Turns out, he did so on his own — but apparently to bring chaos back home with him.

On June 5, two bombs exploded at the campaign rally of a leading Kurdish party in Diyarbakir, Turkey, killing four people. The next day, police arrested Orhan and presented him as the prime suspect.

“His father didn’t want to go see him in jail,” Hatice says. “He said ‘Orhan did a terrible thing. How can I go see him?’ But people there called me to say your son is crying and wants to see you. So I went. We spoke through a window. He told me not to feel ashamed because he didn’t do it. He told me he didn’t make that bomb.”

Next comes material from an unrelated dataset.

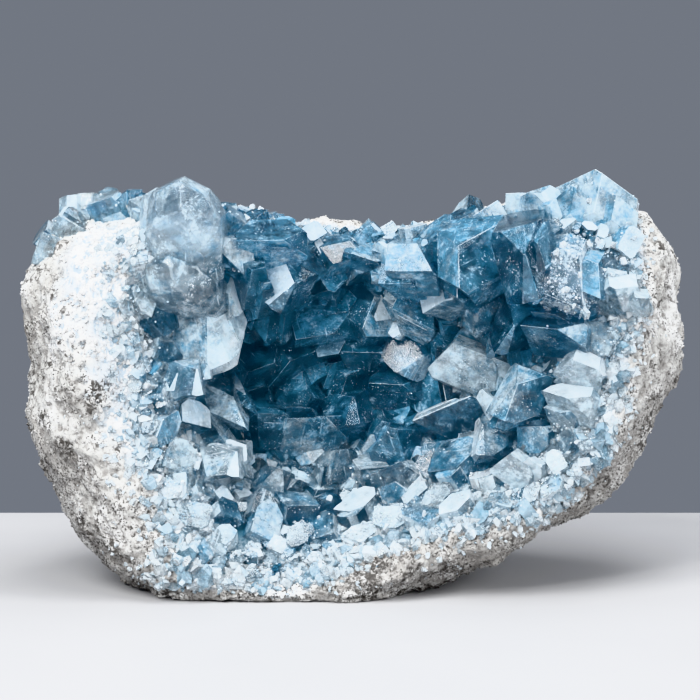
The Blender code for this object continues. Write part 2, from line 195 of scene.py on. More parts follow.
class Nodule:
    """The smooth nodule that the solids follow, read by tilt and turn in degrees."""

    CENTRE = Vector((-2 * MM, 0, 82 * MM))
    SIDE_TILT = 105.0
    BACK_DEPTH = 76 * MM
    BACK_FULLNESS = 2.5
    NORMAL_STEP = 1.5
    LARGEST_SHARE = 0.999

    def __init__(self) -> None:
        """Works out the knots of the outline and of the sections."""
        knots = []
        for x, z in OUTLINE:
            across, up = x * MM - self.CENTRE.x, z * MM - self.CENTRE.z
            knots.append((math.degrees(math.atan2(up, across)) % 360, math.hypot(across, up)))
        self.outline = sorted(knots)
        self.tilts = tuple(self.tilt_of(share) for share in SHARES)

    def tilt_of(self, share: float) -> float:
        """The tilt at a share of the way from the centre to the outline."""
        return math.degrees(math.asin(share)) * self.SIDE_TILT / 90

    def reach(self, turn: float) -> float:
        """How far the outline is from the centre at a turn."""
        return around(self.outline, turn)

    def edge(self, turn: float) -> float:
        """The tilt at which the crust of crystals ends."""
        return around(CRUST_EDGE, turn)

    def front_depth(self, tilt: float, turn: float) -> float:
        """How far back the open side lies, up to the outline."""
        knots = [(at, along(self.tilts, depths, tilt)) for at, depths in SECTIONS.items()]
        return around(knots, turn) * MM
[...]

Hatice blames the authorities for not stopping her son before it was too late. The case of Orhan became mired in controversy after a Turkish newspaper reported police had come to his hotel two days before the attack to interrogate him — not because of his terror connections, but because he had evaded military service.

Hatice doesn’t understand how a known ISIS recruit could have been let off the hook. She asked local authorities, and was told an investigation is under way. There’s been no more information since then.

She also hopes that those who recruited him will be prosecuted. On that point at least, Adiyaman’s mayor, Hüsrev Kutlu, agrees.

“Those who made these bombs in Diyarbakir and in Suruc [where ISIS claimed responsibility for the attack of a youth rally killing 32 on July 20], they are not the guilty ones,” says Kutlu. “No one from here would do such thing if he hadn’t been brainwashed.”

Only 30 young people from Adiyaman are known to be ISIS militants, according to Kutlu, but some think that’s a gross understatement. One lawmaker estimates 300 young people from the city and the region have joined ISIS. Neither has a definitive answer for what makes Adiyaman’s youth so vulnerable.

Kutlu mentions the unemployment rate, about twice as high as in the rest of Turkey. Locals describe Adiyaman as more religious than other Kurdish towns, so its youth are easier prey.

But for Hatice, it all boils down to the ongoing war between ISIS and the Kurds.

“They chose my son,” she says. “Somebody used him because he’s Kurdish. Nothing sows more fear than being able to recruit the enemy.”